Stored items from a collection

>> BEGIN

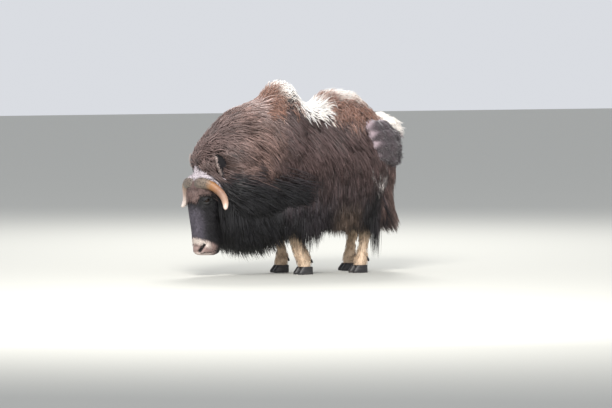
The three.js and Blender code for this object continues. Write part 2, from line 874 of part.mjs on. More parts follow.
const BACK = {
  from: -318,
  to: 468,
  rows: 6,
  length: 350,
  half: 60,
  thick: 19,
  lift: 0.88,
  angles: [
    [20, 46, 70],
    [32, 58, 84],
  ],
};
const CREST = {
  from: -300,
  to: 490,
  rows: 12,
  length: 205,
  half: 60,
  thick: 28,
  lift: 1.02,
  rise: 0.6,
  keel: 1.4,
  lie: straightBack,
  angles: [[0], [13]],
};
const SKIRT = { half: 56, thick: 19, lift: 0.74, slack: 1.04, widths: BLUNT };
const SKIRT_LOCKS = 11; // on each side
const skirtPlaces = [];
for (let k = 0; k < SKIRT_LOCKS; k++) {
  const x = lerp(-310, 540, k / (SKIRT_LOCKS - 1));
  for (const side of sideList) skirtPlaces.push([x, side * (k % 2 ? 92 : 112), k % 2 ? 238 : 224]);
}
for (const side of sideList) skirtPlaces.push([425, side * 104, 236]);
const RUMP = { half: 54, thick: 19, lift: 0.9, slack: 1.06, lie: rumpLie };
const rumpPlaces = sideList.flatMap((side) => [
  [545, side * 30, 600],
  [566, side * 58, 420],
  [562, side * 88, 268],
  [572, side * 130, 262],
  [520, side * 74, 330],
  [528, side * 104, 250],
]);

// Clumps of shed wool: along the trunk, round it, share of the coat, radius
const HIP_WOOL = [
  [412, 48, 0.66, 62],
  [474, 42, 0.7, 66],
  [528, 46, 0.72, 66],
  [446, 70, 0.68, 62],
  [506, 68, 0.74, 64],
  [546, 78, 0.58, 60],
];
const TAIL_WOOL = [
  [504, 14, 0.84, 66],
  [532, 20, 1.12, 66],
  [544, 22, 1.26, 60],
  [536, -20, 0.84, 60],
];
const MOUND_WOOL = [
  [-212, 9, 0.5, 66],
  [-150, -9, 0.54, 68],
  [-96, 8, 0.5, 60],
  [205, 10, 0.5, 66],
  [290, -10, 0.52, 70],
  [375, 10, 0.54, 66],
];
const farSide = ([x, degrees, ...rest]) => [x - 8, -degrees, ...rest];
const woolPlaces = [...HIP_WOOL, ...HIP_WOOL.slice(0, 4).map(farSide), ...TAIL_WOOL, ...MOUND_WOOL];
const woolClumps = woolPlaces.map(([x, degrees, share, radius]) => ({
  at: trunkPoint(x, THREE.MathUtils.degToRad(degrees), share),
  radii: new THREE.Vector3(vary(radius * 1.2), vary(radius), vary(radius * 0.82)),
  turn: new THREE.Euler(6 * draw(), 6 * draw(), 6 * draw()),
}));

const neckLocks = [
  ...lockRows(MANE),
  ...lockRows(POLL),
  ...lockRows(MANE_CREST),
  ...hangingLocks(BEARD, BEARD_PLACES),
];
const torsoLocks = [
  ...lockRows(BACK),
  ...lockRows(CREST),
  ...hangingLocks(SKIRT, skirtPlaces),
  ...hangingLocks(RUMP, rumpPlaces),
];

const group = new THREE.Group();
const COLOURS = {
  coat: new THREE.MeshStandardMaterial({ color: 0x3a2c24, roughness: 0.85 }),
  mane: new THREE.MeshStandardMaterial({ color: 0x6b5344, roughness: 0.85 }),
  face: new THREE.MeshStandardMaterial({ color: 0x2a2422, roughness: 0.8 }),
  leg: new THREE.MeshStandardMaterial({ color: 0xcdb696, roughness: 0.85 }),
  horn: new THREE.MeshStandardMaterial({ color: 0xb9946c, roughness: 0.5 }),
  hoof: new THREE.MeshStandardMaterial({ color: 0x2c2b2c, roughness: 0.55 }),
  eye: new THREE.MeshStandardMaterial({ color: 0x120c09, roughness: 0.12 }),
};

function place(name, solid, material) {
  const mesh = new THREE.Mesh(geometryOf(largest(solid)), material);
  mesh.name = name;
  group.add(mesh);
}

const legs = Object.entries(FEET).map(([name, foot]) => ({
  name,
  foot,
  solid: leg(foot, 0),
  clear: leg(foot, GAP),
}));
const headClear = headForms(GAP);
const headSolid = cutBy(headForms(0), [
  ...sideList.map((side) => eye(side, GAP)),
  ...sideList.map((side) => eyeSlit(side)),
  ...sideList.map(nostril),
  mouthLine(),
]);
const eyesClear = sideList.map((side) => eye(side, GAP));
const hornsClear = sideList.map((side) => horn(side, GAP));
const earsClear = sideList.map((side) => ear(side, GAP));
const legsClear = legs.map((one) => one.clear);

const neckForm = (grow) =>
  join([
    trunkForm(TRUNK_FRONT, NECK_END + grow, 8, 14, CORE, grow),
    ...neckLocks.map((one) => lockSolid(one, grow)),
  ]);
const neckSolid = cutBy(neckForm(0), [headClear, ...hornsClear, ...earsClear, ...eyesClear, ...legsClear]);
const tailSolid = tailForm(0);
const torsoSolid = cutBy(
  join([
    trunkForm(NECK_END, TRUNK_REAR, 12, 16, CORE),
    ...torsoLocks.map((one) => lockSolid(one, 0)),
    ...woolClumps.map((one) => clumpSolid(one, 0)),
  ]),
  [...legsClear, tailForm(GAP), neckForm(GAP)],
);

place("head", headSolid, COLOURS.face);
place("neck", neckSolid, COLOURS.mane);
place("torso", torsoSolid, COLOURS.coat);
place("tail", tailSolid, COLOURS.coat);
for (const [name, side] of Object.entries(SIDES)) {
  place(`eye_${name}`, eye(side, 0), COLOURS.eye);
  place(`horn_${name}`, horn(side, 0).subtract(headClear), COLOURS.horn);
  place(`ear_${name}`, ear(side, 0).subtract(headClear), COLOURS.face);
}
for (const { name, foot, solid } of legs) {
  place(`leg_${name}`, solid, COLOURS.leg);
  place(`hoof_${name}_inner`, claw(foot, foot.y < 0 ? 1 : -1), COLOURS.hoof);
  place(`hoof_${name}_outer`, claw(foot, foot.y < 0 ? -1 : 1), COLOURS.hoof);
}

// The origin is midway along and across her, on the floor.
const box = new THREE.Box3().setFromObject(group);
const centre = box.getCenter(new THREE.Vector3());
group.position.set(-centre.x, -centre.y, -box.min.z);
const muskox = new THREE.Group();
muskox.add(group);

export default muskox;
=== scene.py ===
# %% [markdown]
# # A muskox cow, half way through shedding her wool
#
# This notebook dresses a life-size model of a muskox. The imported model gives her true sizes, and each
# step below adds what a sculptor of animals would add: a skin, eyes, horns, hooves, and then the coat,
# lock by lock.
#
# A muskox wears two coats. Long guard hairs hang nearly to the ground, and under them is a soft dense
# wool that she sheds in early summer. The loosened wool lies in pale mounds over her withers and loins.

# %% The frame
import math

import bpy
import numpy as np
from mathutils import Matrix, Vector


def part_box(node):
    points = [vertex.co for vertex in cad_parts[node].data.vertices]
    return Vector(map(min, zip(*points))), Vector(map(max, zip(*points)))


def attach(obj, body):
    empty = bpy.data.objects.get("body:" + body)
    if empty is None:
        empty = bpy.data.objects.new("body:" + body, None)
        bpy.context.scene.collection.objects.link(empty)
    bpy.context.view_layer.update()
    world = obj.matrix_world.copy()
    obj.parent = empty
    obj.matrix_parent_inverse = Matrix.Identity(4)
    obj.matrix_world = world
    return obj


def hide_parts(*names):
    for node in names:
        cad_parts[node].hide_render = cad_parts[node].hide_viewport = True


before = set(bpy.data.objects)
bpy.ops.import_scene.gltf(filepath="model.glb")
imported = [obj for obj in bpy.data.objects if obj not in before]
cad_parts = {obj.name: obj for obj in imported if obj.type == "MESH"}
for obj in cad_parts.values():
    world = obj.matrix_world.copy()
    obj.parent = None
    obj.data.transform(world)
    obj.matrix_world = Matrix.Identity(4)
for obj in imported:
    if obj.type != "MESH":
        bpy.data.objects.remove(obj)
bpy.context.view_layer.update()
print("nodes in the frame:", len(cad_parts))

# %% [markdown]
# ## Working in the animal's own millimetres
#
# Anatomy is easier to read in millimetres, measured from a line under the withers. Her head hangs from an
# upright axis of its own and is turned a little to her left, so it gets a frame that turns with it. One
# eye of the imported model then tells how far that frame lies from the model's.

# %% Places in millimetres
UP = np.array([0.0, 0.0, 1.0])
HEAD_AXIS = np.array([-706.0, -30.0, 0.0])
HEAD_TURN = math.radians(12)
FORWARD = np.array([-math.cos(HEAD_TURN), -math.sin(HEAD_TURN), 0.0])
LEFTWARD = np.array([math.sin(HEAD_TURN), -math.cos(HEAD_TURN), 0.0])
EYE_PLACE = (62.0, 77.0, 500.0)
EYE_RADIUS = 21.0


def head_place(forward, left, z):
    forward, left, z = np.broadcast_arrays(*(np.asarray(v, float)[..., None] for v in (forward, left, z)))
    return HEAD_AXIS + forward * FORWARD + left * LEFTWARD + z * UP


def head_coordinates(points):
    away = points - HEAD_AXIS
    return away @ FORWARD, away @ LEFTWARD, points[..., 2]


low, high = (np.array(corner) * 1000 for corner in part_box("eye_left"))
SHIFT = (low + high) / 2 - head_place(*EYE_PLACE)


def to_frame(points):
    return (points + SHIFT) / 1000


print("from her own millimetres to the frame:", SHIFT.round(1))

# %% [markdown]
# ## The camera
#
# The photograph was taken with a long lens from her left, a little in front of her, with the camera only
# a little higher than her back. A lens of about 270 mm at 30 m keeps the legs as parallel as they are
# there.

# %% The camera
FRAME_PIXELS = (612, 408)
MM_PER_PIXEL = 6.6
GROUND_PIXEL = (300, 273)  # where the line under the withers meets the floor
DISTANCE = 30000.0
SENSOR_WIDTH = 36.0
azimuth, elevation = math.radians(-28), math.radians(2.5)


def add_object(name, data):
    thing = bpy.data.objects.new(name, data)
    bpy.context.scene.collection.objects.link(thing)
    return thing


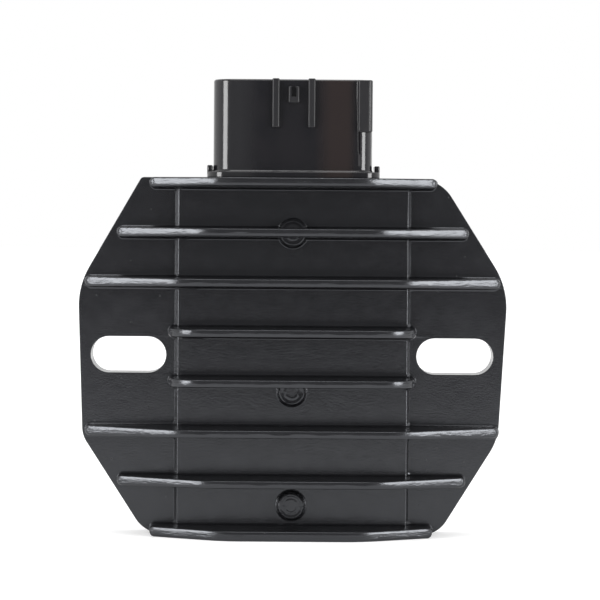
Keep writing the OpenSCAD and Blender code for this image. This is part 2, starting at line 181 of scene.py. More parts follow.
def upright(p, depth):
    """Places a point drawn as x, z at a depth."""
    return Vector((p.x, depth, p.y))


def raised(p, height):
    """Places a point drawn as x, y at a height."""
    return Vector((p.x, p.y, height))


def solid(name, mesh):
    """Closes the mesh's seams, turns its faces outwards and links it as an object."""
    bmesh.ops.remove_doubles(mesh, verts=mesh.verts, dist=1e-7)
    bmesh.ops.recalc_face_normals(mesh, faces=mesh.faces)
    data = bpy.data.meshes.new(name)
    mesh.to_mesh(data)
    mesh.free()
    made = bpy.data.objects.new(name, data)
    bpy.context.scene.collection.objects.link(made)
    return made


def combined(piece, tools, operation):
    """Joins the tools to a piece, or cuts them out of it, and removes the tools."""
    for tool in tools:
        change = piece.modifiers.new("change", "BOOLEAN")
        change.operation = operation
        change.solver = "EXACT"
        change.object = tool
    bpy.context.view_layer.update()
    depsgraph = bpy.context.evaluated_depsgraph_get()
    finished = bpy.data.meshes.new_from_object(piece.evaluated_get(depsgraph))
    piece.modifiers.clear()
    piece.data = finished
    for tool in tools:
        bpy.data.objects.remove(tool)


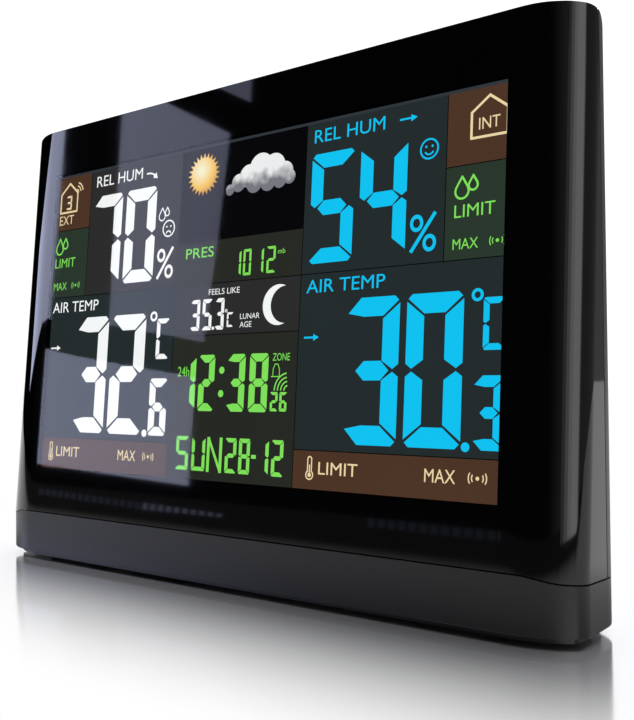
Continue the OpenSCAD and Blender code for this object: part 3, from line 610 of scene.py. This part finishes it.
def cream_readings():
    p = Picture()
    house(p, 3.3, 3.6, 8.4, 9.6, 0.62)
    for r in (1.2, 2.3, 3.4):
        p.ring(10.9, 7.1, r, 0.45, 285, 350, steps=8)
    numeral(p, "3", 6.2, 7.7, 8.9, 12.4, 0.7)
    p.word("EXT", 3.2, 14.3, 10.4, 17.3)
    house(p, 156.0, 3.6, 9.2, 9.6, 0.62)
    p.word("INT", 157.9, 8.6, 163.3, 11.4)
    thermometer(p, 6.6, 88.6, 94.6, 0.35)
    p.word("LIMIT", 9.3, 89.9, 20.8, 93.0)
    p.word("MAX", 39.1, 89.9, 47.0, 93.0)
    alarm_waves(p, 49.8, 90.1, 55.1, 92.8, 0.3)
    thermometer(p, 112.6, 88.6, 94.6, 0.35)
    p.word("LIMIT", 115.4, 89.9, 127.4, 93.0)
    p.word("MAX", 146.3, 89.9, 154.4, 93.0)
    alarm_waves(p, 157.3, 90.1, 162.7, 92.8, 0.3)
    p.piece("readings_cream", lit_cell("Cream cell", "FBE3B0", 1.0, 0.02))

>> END

> [GIVEN PROBLEM] Extract exactly and only these lines: the line containing "on the floor.", the line containing "# wool that", and every line between them.

> [OUTPUT OF THE EXERCISE]
// The origin is midway along and across her, on the floor.
const box = new THREE.Box3().setFromObject(group);
const centre = box.getCenter(new THREE.Vector3());
group.position.set(-centre.x, -centre.y, -box.min.z);
const muskox = new THREE.Group();
muskox.add(group);

export default muskox;
=== scene.py ===
# %% [markdown]
# # A muskox cow, half way through shedding her wool
#
# This notebook dresses a life-size model of a muskox. The imported model gives her true sizes, and each
# step below adds what a sculptor of animals would add: a skin, eyes, horns, hooves, and then the coat,
# lock by lock.
#
# A muskox wears two coats. Long guard hairs hang nearly to the ground, and under them is a soft dense
# wool that she sheds in early summer. The loosened wool lies in pale mounds over her withers and loins.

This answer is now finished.